COLMES: Coming up next, the Kerry campaign will give us their response to the controversy surrounding this photo.

(NEWSBREAK)

HANNITY: More on Senator Kerry's controversial trip to Managua, Nicaragua. We're joined by former Kerry staffer, Jonathan Winer, who worked for Senator Kerry in 1995.

Jonathan, thanks for being with us.

John Kerry, five days outside of this very important vote for the Nicaraguan freedom fighters, the Contra rebels, goes to meet with Daniel Ortego and says I'm willing to take the risk to put -- test the good faith of the Sandinistas.

He leads the effort.

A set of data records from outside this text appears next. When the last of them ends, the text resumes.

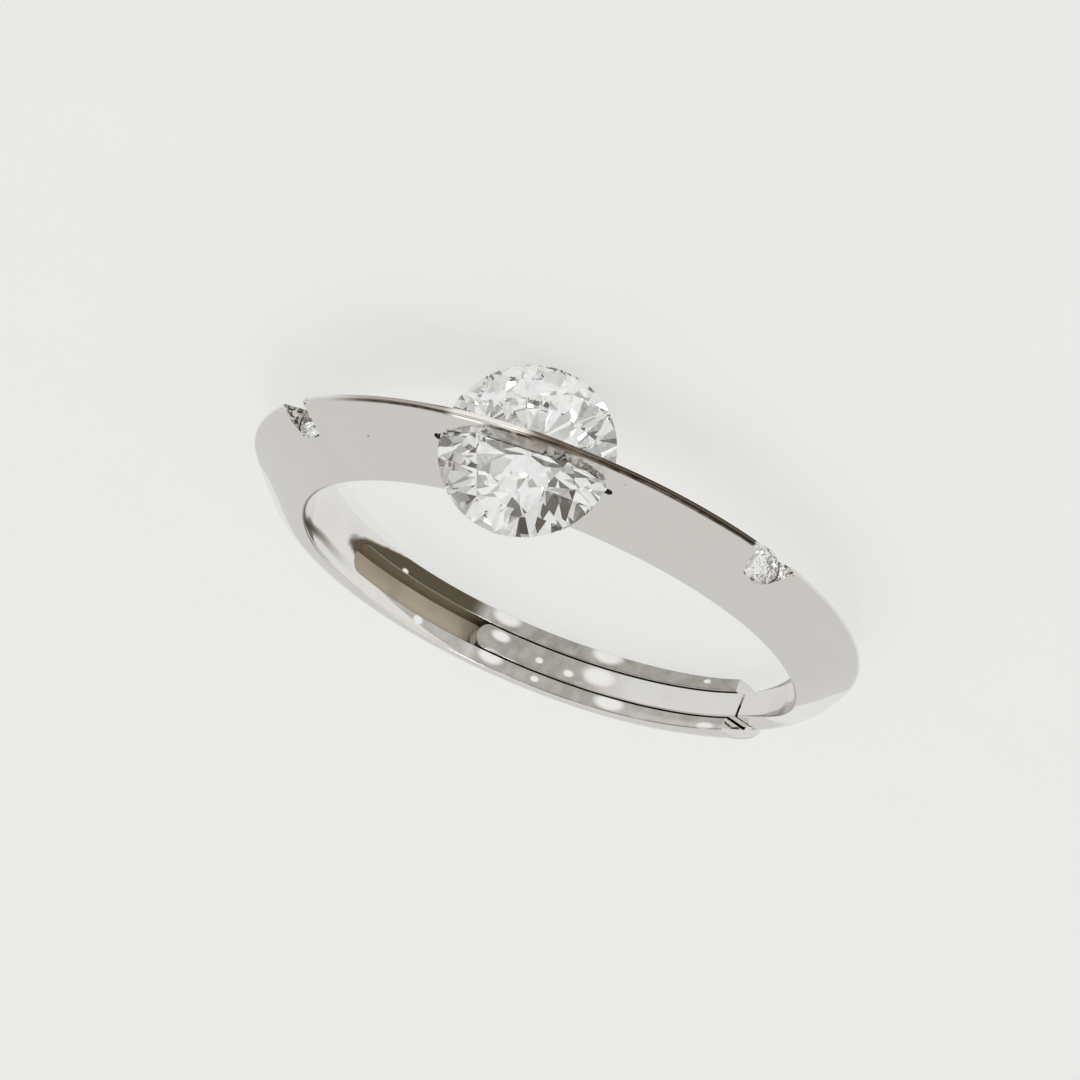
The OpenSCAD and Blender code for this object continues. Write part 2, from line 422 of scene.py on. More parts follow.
# Where each finish is found: the limits of each cut-out, and the slack within which a face lies on it
slack = 0.01
flank_normal = 0.93
wall_normal = 0.5
inward_normal = -0.5
hole_start = finger_r + 0.03
lip_end = finger_r + 0.07
seat_round = stone_d / 2 + 0.04
seat_heights = (-2.3, 0.12)
seat_end = 11.3
notch_round = side_d / 2 + 0.3
notch_low = -2
notch_skin = 0.05
bright_below_girdle = 0.1
window_turn = 16
window_rs = (finger_r + 0.3, finger_r + 3.15)
centre_frame = centre_place.inverted()
side_frames = [on_side(t).inverted() for t in side_angles.values()]


def finish_at(p, normal):
    """The finish of a face, from its middle and its normal in the ring's own frame."""
    r = math.hypot(p.x, p.y)
    t = math.degrees(math.atan2(p.x, -p.y)) % 360
    across_flank = abs(normal.z) < flank_normal
    in_channel = (channel_start - 1 < t < mouth_angle + 1 and abs(p.z) < channel_half + slack / 2
                  and lip_end < r < channel_r + slack)
    on_tongue = (in_channel and t > tip_angle - 1 and abs(p.z) <= tongue_half + slack
                 and r < tongue_r + slack)
    q = centre_frame @ p
    in_seat = (math.hypot(q.x, q.y) < seat_round and seat_heights[0] < q.z < seat_heights[1]
               and hole_start < r < seat_end and across_flank)
    in_notch = (hole_start < r < ridge_r(t) - notch_skin and across_flank
                and any((f @ p).xy.length < notch_round and (f @ p).z > notch_low for f in side_frames))
    in_window = (min(t, 360 - t) < window_turn and window_rs[0] < r < window_rs[1]
                 and abs(normal.z) < wall_normal)
    if in_notch and r > ridge_r(t) - side_depth - bright_below_girdle:
        return NOTCH_WALL
    if (in_channel and not on_tongue) or in_seat or in_notch or in_window:
        return RECESS
    if r < finger_r + 2 * slack and normal.dot(Vector((p.x, p.y, 0)) / r) < inward_normal:
        return FINGER_SIDE
    return OUTSIDE


sharp_from = math.radians(28)
finish_of_face = []
for face in metal.faces:
    face.smooth = True
    finish_of_face.append(finish_at(face.calc_center_median(), face.normal))
metal.transform(lie)
metal.to_mesh(band.data)
metal.free()
band.data.set_sharp_from_angle(angle=sharp_from)


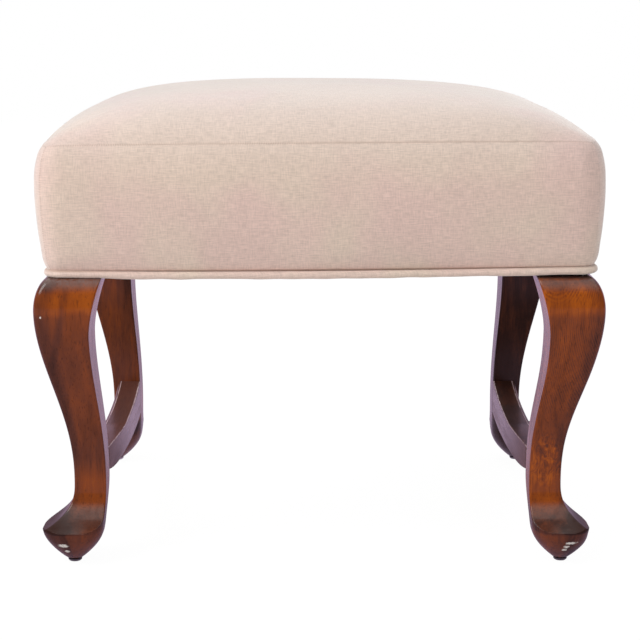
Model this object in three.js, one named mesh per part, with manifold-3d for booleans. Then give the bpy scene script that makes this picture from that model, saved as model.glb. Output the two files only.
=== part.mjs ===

He wins. His side wins the vote. Reagan's side loses.

And then Daniel ... who had promised to force Soviet and Cuban advisers out of Nicaragua, the next day is on a flight to the Soviet Union to get a $200 million loan.

Wasn't that the greatest debacles -- mistakes in the history of the United States?

JONATHAN WINER, FORMER KERRY AIDE: Well, he certainly wasn't able to stop the Contra war against the Sandinistas. And so the war continued. And the Nicaraguan government continued not to be able to function.

And terrorists and drug traffickers wound continuing to being able to infiltrate much of Central America and caused a lot of human damage: suffering, pain, misery, violence and death. So it wasn't just...

HANNITY: What I'm questioning here is John Kerry's judgment. And on a lot of different issues.

You see, those of us that were conservative, we understood the connection between Ortega and the former Soviet Union and how dangerous it would be to have a beach front right close to the United States. We understood it fundamentally. He didn't clearly understand that.

While Reagan was fighting and winning the Cold War, John Kerry was fighting for a nuclear freeze. Wrong side of history.

He wouldn't vote for the death penalty when he had a chance, for terrorists who kill Americans.

And now with all the flip-flopping on Iraq, I don't think he has wise judgment on international affairs.

WINER: Our view was that that Ronald Reagan had very bad judgment, was very naive about the Contras, who he referred to as the moral equivalent of our Founding Fathers.

But our Founding Fathers didn't smuggle drugs; they didn't work with terrorists. They didn't take money from Saudi Arabia.

HANNITY: This is silly extreme left wing propaganda you're spewing.

WINER: Excuse me. The CIA's inspector general, and you can go online and read the report, concluded that, in fact, drug traffickers widely...

HANNITY: Why would we -- forget about that for just a second. I don't want to get distracted. Why would we...

WINER: I think it goes to the core of it.

HANNITY: Why would -- why would John Kerry believe the guy that was propped up by the Soviets?

Why won't you acknowledge that he wanted to believe a known liar, somebody who was known for human rights abuses, Daniel Ortega was?

WINER: He went there, he led the effort against the vote, and the next day he was betrayed.

But conservatives knew this would happen. John Kerry didn't. He seems to be enthralled by just being in the presence of President Ortega.

WINER: No, what I think what he was trying to do was do fact-finding. Because what John Kerry has found out is sometimes people in Washington with all their pieces of paper don't actually know what's going on in the field. And you have to go out of Washington to find out what's going on, because the facts matter.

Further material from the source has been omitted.